As I noted in this thread from last year, in the era of the modern primary and caucus system (which took full shape beginning in 1976) there have been precisely 1000 state primaries and caucuses. Of those 1000 primaries:
426 were won by an incumbent President seeking another term in office or by a sitting or former Vice President.
531 were won by a sitting or former Governor or Senator – ie, a major statewide officeholder

This accounts for 95.7% of all primary and caucus winners since 1976. That right there should tell you all you need to know about the chances that someone who has never held federal or statewide office of winning a major-party nomination.

Of the remaining 43 primaries and caucuses, 14 were won by a sitting or former member of the House of Representatives, while in 7 instances there was no winner – the option of ‘unpledged’ received the most votes.

Now were up to 97.8% of all primary and caucus winners.

Of the still-remaining 22 primaries and caucuses, precisely half – 11 of them – were won by one man, Jesse Jackson, a political activist. The other 11 were won by a former White House aide, speechwriter, and commentator (4, Pat Buchanan), a televangelist (4, Pat Robertson), a publisher (2, Steve Forbes) and a general (1, Wesley Clark).

Really, only two of these fit the white knight profile, and they’re Robertson and to a lesser extent, Forbes. Buchanan was an insider, albeit a very minor one, and Clark was a four-star general and former NATO head – that’s pretty inside the beltway.
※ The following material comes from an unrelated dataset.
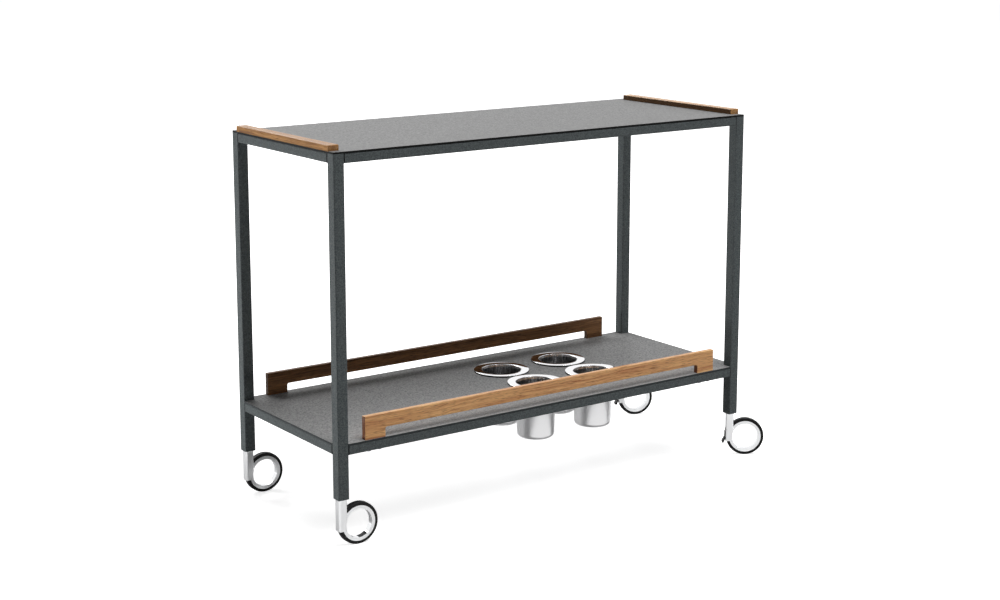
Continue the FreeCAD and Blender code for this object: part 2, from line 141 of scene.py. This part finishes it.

Forty years. One thousand primaries and caucuses. And only six of them – less than one in every 160 – has been won by a white knight. The aforementioned thread is here:

Who The 2016 Presidential Nominees Will & Won't Be

And that brings us back around to the white knights of this campaign cycle – Donald Trump, Ben Carson, and Carly Fiorina. Trump, of course, is a billionaire, having made his money in various business ventures (mostly real estate, as well as decades of creating a cultish following for the profoundly tacky Trump brand). Carson made his name bashing President Obama, and the right gets positively giddy over any black person willing to criticize the President (it's no coincidence that the GOP made Michael Steele the first black head of the RNC a mere 10 days after President Obama first took office). Plus, he’s a renowned physician, and people tend to fawn over doctor-politicos (as manifested in the weird tendency of fans of both Ron Paul and Howard Dean to refer to them as ‘Dr. Paul’ and ‘Dr. Dean’, respectively). Fiorina? Well, she was a CEO. And she made gobs of money as the HP brand faltered and shareholders lost half their value during her tenure before she was forced out. But all of that that matters is the ‘made gobs of money’ part. Well, that and the fact that she’s a woman, and as with Carson and Obama, the GOP is desperate for at least one female voice in the room otherwise full of men – particularly in light of the fact that Hillary Clinton is going to be the Democratic nominee.

The white knights – they range from amazing if weird spectacles (Trump) to curious (Carson) to yawners (Fiorina). And despite the fact that they never come close to winning a nomination, they never fail to get legions of fans who are absolutely convinced that they’re looking at the next President of the United States.